When it comes to our lawns.  Is the grass dormant, or dead?
 
"I figured we're at about six weeks, let's put some water on it and hope," says Waunakee homeowner Joe Zitzelsberger. 
 
And hope is about all the soil seems to hold these days.  After rounds of watering, the Waunakee resident is now starting to think the lawn's a lost cause.
 
"I was hoping for dormant. What I'm looking at now after putting quite a bit of water on it in the last several days. I think a lot of it is probably dead," said Zitzelsberger.
 
"The grass can usually take sixty to seventy five days before it will die.

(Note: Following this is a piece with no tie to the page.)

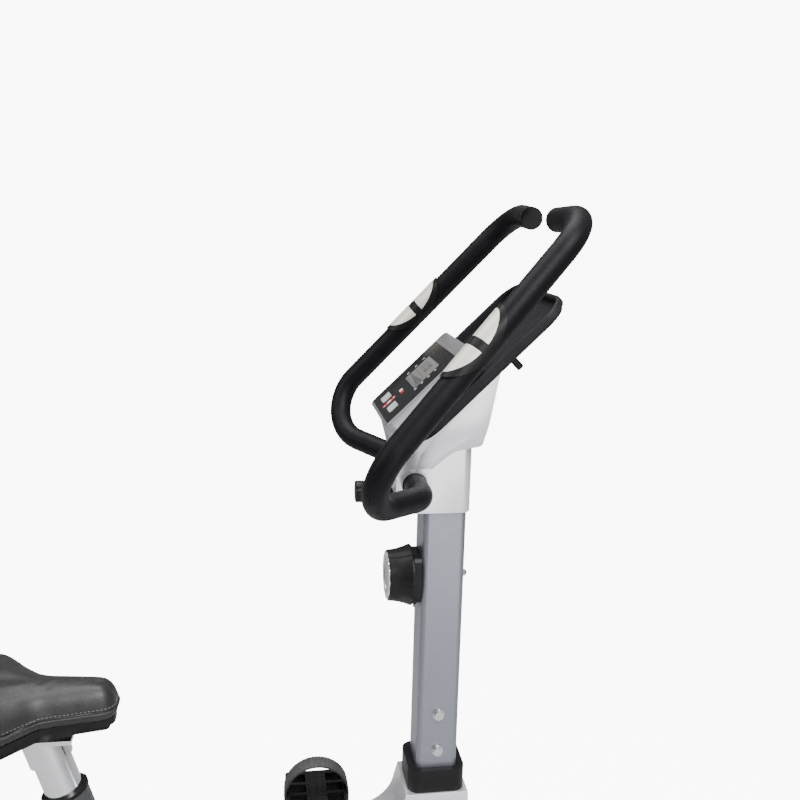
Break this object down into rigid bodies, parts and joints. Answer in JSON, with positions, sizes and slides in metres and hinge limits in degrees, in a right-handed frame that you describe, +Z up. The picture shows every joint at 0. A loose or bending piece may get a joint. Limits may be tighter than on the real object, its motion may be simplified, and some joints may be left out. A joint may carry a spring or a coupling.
{
  "type": "upright exercise bike",
  "caption": "Upright exercise bike with a belt-driven flywheel, magnetic brake, sliding saddle, tilting handlebar and a sloping console.",
  "frame": {"origin": "centre of the footprint on the floor", "axes": "+X forwards, the way the rider faces, +Y to the rider's left, +Z up"},
  "size_m": [0.982, 0.52, 1.356],
  "materials": {
    "frame_paint": "satin",
    "mast_paint": "satin",
    "silver_cover": "satin",
    "black_plastic": "satin",
    "gloss_black": "gloss",
    "charcoal_plastic": "matte",
    "foam": "matte",
    "strap_rubber": "matte",
    "belt_rubber": "matte",
    "vinyl": "matte",
    "steel": "satin",
    "chrome_post": "polished",
    "iron": "satin",
    "alloy": "satin",
    "sensor_plate": "satin",
    "lcd": "gloss",
    "button_grey": "satin"
  },
  "bodies": {
    "frame": {"front_stabiliser": "frame_paint", "rear_stabiliser": "frame_paint", "base_beam": "frame_paint", "end_caps": "black_plastic", "frame_bolts": "steel", "wheel_pins": "steel", "seat_tube": "frame_paint", "seat_bush": "black_plastic", "crank_shell": "frame_paint", "frame_stays": "frame_paint", "flywheel_fork": "frame_paint", "bearings": "steel", "drive_belt": "belt_rubber", "brake_cable": "black_plastic", "cover_left": "silver_cover", "cover_right": "silver_cover", "cover_screws": "steel", "mast": "mast_paint", "mast_boot": "black_plastic", "tension_housing": "black_plastic", "bar_clamp": "frame_paint", "neck_front": "silver_cover", "neck_rear": "silver_cover", "console_tray": "charcoal_plastic", "tray_peg": "black_plastic", "console_case": "silver_cover", "console_back": "charcoal_plastic", "console_face": "gloss_black", "lcd_window": "lcd"},
    "crank": {"crank_axle": "steel", "crank_pulley": "black_plastic", "crank_arm_left": "steel", "crank_arm_right": "steel", "crank_nuts": "black_plastic", "pedal_spindles": "steel"},
    "pedal_left": {"pedal_left": "black_plastic", "strap_left": "strap_rubber"},
    "pedal_right": {"pedal_right": "black_plastic", "strap_right": "strap_rubber"},
    "flywheel": {"flywheel": "iron", "flywheel_axle": "steel", "flywheel_pulley": "steel"},
    "brake": {"brake_bracket": "steel", "brake_magnets": "steel"},
    "tension_knob": {"tension_knob": "black_plastic", "knob_face": "alloy"},
    "handlebar": {"handlebar": "frame_paint", "foam_grips": "foam", "bar_plugs": "gloss_black", "pulse_shells": "black_plastic", "pulse_plates": "sensor_plate"},
    "clamp_knob": {"clamp_knob": "black_plastic"},
    "seat": {"seat_post": "chrome_post", "saddle_base": "black_plastic", "saddle_cushion": "vinyl"},
    "seat_knob": {"seat_knob": "black_plastic"},
    "wheel_left": {"wheel_left": "strap_rubber"},
    "wheel_right": {"wheel_right": "strap_rubber"},
    "button_left": {"button_left": "button_grey"},
    "button_right": {"button_right": "button_grey"}
  },
  "joints": [
    {"name": "crank_spin", "type": "hinge", "parent": "frame", "child": "crank", "pos_m": [-0.08, 0, 0.33], "axis": [0, 1, 0], "continuous": true},
    {"name": "pedal_left_spin", "type": "hinge", "parent": "crank", "child": "pedal_left", "pos_m": [0.05926, 0.146, 0.42751], "axis": [0, 1, 0], "continuous": true},
    {"name": "pedal_right_spin", "type": "hinge", "parent": "crank", "child": "pedal_right", "pos_m": [-0.21926, -0.146, 0.23249], "axis": [0, 1, 0], "continuous": true},
    {"name": "flywheel_spin", "type": "hinge", "parent": "frame", "child": "flywheel", "pos_m": [0.215, 0, 0.232], "axis": [0, 1, 0], "continuous": true},
    {"name": "tension_turn", "type": "hinge", "parent": "frame", "child": "tension_knob", "pos_m": [0.176, 0, 0.856], "axis": [1, 0, 0], "range_deg": [0, 300]},
    {"name": "brake_swing", "type": "hinge", "parent": "frame", "child": "brake", "pos_m": [0.29438, 0, 0.13739], "axis": [0, -1, 0], "range_deg": [0, 5]},
    {"name": "bar_tilt", "type": "hinge", "parent": "frame", "child": "handlebar", "pos_m": [0.17, 0, 0.996], "axis": [0, 1, 0], "range_deg": [-15, 25]},
    {"name": "clamp_knob_turn", "type": "hinge", "parent": "frame", "child": "clamp_knob", "pos_m": [0.11, 0, 0.976], "axis": [-1, 0, 0], "range_deg": [0, 360]},
    {"name": "seat_height", "type": "slide", "parent": "frame", "child": "seat", "axis": [-0.2924, 0, 0.9563], "range_m": [0, 0.2]},
    {"name": "seat_knob_turn", "type": "hinge", "parent": "frame", "child": "seat_knob", "pos_m": [-0.33548, 0, 0.50001], "axis": [-0.9563, 0, -0.2924], "range_deg": [0, 360]},
    {"name": "wheel_left_spin", "type": "hinge", "parent": "frame", "child": "wheel_left", "pos_m": [0.469, 0.198, 0.026], "axis": [0, 1, 0], "continuous": true},
    {"name": "wheel_right_spin", "type": "hinge", "parent": "frame", "child": "wheel_right", "pos_m": [0.469, -0.198, 0.026], "axis": [0, 1, 0], "continuous": true},
    {"name": "button_left_press", "type": "slide", "parent": "frame", "child": "button_left", "axis": [0.6997, 0, -0.7145], "range_m": [0, 0.001], "stiffness_N_per_m": 1500, "springref_m": -0.0005},
    {"name": "button_right_press", "type": "slide", "parent": "frame", "child": "button_right", "axis": [0.6997, 0, -0.7145], "range_m": [0, 0.001], "stiffness_N_per_m": 1500, "springref_m": -0.0005}
  ],
  "couplings": [
    {"joint": "flywheel_spin", "follows": "crank_spin", "ratio": 5.5},
    {"joint": "brake_swing", "follows": "tension_turn", "ratio": 0.016667}
  ]
}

We're not really going to know whether it's dead or alive until we start getting rain or start irrigating it a lot to see if the grass bounces back," said Tom Schwab of OJ Noer Turfgrass.
 
Experts say most grass in the area should remain dormant at this point as vitality remans in the crown.
 
"The crown is right at the surface level or slightly below," said Schwab.  "And that's everything. the tillers grow from the crown, the shotos grow from the crown."
 
Unless natures shares the riches of moisture soon, the crown will soon be without a kingdom.
 
"If it's really not coming back, I don't know," said Zitzelsberger.  "I keep looking at the forecast. I see the forecast maps with nothing."
 
Watering will help as long as your goal is keeping the crown hydrated. And that means about a quarter inch of water a week. But if this drought continues another two weeks or so, that's when we may have some major problems.